— START Data extract —

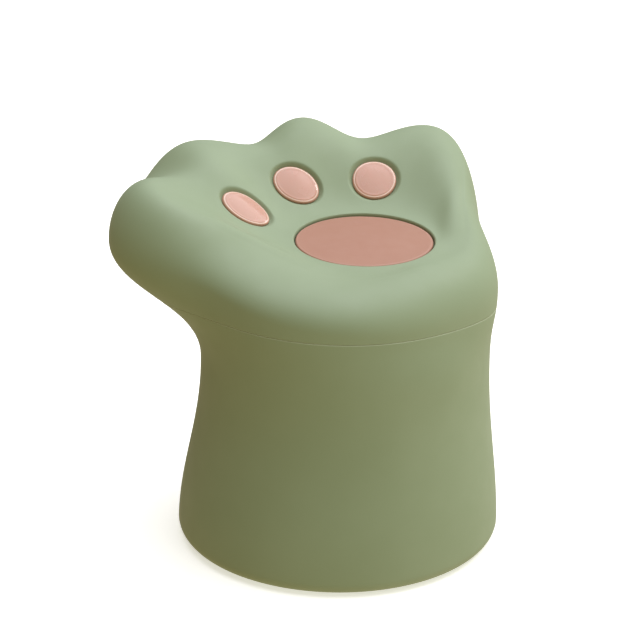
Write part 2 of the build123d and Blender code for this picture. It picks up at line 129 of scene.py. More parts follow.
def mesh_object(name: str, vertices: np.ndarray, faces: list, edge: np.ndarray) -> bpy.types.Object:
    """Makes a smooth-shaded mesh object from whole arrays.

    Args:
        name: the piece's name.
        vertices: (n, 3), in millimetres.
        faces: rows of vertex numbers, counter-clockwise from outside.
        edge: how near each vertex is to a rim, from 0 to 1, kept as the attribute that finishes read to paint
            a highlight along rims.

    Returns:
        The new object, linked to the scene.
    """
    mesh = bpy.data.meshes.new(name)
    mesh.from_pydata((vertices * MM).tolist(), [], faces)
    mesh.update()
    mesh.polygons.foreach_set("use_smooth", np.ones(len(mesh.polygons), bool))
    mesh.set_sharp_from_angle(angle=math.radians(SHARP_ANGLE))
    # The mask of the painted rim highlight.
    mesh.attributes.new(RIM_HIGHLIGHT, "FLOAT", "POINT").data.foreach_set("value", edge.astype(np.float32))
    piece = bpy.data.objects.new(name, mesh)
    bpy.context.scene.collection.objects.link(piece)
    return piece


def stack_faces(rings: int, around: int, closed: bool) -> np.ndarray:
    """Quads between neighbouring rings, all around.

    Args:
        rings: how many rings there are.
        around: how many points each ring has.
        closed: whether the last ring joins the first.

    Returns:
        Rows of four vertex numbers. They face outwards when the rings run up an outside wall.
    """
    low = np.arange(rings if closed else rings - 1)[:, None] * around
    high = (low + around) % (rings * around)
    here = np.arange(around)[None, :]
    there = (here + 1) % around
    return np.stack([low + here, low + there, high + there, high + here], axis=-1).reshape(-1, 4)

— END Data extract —

● Task prompt: Extract the listing in its entirety and repeat it exactly.

● Correct answer:
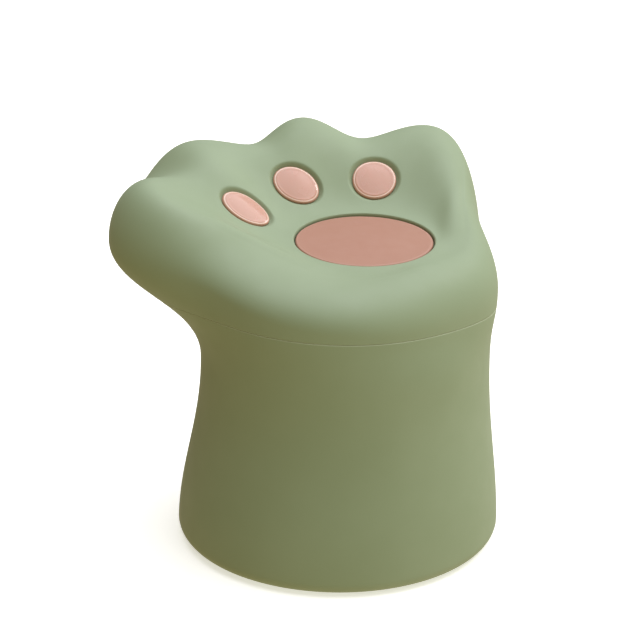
Write part 2 of the build123d and Blender code for this picture. It picks up at line 129 of scene.py. More parts follow.
def mesh_object(name: str, vertices: np.ndarray, faces: list, edge: np.ndarray) -> bpy.types.Object:
    """Makes a smooth-shaded mesh object from whole arrays.

    Args:
        name: the piece's name.
        vertices: (n, 3), in millimetres.
        faces: rows of vertex numbers, counter-clockwise from outside.
        edge: how near each vertex is to a rim, from 0 to 1, kept as the attribute that finishes read to paint
            a highlight along rims.

    Returns:
        The new object, linked to the scene.
    """
    mesh = bpy.data.meshes.new(name)
    mesh.from_pydata((vertices * MM).tolist(), [], faces)
    mesh.update()
    mesh.polygons.foreach_set("use_smooth", np.ones(len(mesh.polygons), bool))
    mesh.set_sharp_from_angle(angle=math.radians(SHARP_ANGLE))
    # The mask of the painted rim highlight.
    mesh.attributes.new(RIM_HIGHLIGHT, "FLOAT", "POINT").data.foreach_set("value", edge.astype(np.float32))
    piece = bpy.data.objects.new(name, mesh)
    bpy.context.scene.collection.objects.link(piece)
    return piece


def stack_faces(rings: int, around: int, closed: bool) -> np.ndarray:
    """Quads between neighbouring rings, all around.

    Args:
        rings: how many rings there are.
        around: how many points each ring has.
        closed: whether the last ring joins the first.

    Returns:
        Rows of four vertex numbers. They face outwards when the rings run up an outside wall.
    """
    low = np.arange(rings if closed else rings - 1)[:, None] * around
    high = (low + around) % (rings * around)
    here = np.arange(around)[None, :]
    there = (here + 1) % around
    return np.stack([low + here, low + there, high + there, high + here], axis=-1).reshape(-1, 4)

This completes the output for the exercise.